Dutch House Storage Baskets, Set of 3

12. Barefoot hiking boots

Years ago, when putting together my first gift guide for House & Garden, I wrote about the original Vivobarefoot ‘Tracker’ hiking boots. I had never been crazier about a shoe. They were lightweight, flexible but grippy, and sufficiently nice looking to wear to the type of pub with Aesop soap in the loos if you were going there directly from a walk. I wore them out and eventually needed another pair, and lucky thing, the people at Vivobarefoot were not taking a nap in the intervening years. There’s a darker, sleeker model now, with deeper grooves for even more grip, apparently, and increased water resistance. I have them, and I’m sorry to tell you that the sincere, one-sided infatuation continues.

Tracker Leather AT II Womens

13. An air fryer

A phenomenon has occurred among the people I know: they all want to sell me an air fryer. My dad is one of the worst. ‘Now we never even turn on the oven!’ he says. ‘The most terrific reheated pizza you’ve ever had!’ he says. This went on for years. Our family stayed with him for ten days in the autumn, and lo and behold, there was the air fryer, taking up an entire counter in his pantry.
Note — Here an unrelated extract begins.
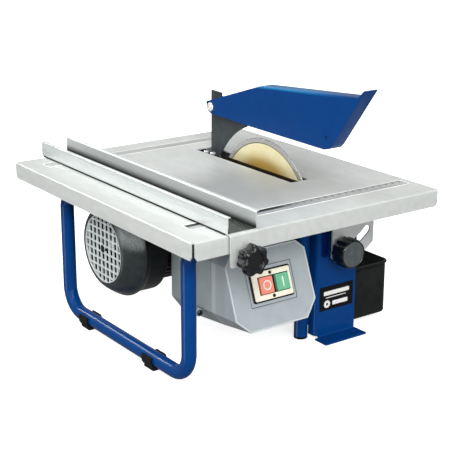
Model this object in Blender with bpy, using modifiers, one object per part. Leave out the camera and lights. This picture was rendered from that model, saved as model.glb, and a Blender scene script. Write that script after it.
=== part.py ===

He started modestly, cooking chicken nuggets and crinkle-cut chips for the kids (both very crispy, I can admit), then moved on to more razzmatazz demonstrations: Brussels sprouts with crunchy outer leaves; moist, hotted-up tortillas; crackle-skinned roasted chicken! We ordered the hardworking, largely dishwashable unit above. I like it for snappy chickpeas and browned shiitake mushrooms and just wait until you come across some pizza that needs reheating.